Hillbilly Elegy: A Memoir of a Family and Culture in Crisis

This book was not on my short list to read, indeed I had never heard of it, and when recommended it I did not hold out much hope of enjoying it. How wrong was I.

This is a memoir about white working-class America, written by someone who, having been born into it, can write about it very frankly without fear of being accused of any ‘ism’. In a year when the various American coastal elites have been shocked by the arrival of a populist new president not moulded from the usual Ivy League background, it certainly goes a long way in explaining his rise to power. But more than that this is a thought-provoking book about tribal loyalties, about nature v nurture, about patriotism and religion but, above all, about the importance of having someone in one’s life to provide inspiration and motivation to improve one’s lot.

JD Vance (known as JD by all) was born in 1984 into a totally dysfunctional and dirt-poor family, which originated from Kentucky’s Appalachia region. His mother is dependant on various drugs, his natural father is a distant character and his many and varied stepfathers come and go with monotonous regularity. However throughout all this JD and his sister have one constant in their lives, their maternal grandmother, ‘Mamaw’, a hard-living, sometimes violent (particularly when defending her family) and hard-swearing woman, much feared by both her extended family and the local community, who nevertheless provides that maternal love and inspiration that propels JD to college and eventually to Yale Law School, from which he graduates with a (non-hillbilly) wife, a sound middle-class career and some serious hang-ups from his childhood.

This moving memoir has some really colourful characters and a certain amount of ironic humour. It spares us nothing of the day-to-day stresses of living amongst a very closed tribal community that too easily falls into the welfare dependency traps that are as common here in Britain as they are in America. Having escaped this culture the author looks back dispassionately and asks many rhetorical questions.

He points out that achieving the ‘American Dream’ of upward social mobility is far more easily achieved in many European countries than in America. He wonders why, despite being white and Christian, he and his hillbilly culture get so little sympathy when compared to many of the ethnic minorities.

His world is a world of truly irrational behaviour. “We spend our way into the poorhouse.” “We choose not to work when we should be looking for jobs. Sometimes we’ll get a job, but it won’t last. We’ll get fired for tardiness, or for stealing merchandise…… or for taking five 30 minute restroom breaks in a shift.”
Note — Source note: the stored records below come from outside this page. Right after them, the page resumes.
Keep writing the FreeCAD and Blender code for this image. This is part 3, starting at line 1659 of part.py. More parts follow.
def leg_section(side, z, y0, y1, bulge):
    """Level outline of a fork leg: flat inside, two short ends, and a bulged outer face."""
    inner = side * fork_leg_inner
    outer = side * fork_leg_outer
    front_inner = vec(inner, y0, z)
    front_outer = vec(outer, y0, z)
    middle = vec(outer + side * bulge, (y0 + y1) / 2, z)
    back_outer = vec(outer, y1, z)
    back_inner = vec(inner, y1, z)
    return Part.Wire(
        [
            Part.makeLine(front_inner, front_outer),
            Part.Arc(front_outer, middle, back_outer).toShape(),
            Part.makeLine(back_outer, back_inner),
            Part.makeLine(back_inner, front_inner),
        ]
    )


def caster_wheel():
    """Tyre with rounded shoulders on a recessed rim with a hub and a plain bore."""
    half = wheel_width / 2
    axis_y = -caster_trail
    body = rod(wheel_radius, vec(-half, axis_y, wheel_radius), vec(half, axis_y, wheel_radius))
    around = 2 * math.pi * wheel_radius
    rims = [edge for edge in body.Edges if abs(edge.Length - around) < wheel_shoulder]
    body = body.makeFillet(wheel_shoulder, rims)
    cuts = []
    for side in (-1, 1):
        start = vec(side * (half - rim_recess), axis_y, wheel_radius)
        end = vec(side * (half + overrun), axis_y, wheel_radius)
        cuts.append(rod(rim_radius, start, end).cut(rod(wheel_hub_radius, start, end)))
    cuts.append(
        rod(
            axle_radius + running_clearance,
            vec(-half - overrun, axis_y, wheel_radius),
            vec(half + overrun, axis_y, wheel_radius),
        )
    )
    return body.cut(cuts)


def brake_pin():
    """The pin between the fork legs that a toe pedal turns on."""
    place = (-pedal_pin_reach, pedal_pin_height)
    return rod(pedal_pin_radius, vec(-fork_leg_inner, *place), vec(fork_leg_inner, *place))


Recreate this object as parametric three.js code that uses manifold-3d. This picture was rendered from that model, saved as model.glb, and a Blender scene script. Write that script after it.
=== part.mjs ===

He also writes about the deep patriotism and Christianity inherent within his hillbilly culture: “Mamaw always had two gods; Jesus Christ and the United States of America. I was no different and neither was anyone else I knew.”
This is a book which, unlike any other that I have come across, gets to the core of a significant element of American society which mirrors many of the cultures or ‘tribes’ that are present within British society as well. It is well worth being included on anyone’s reading list.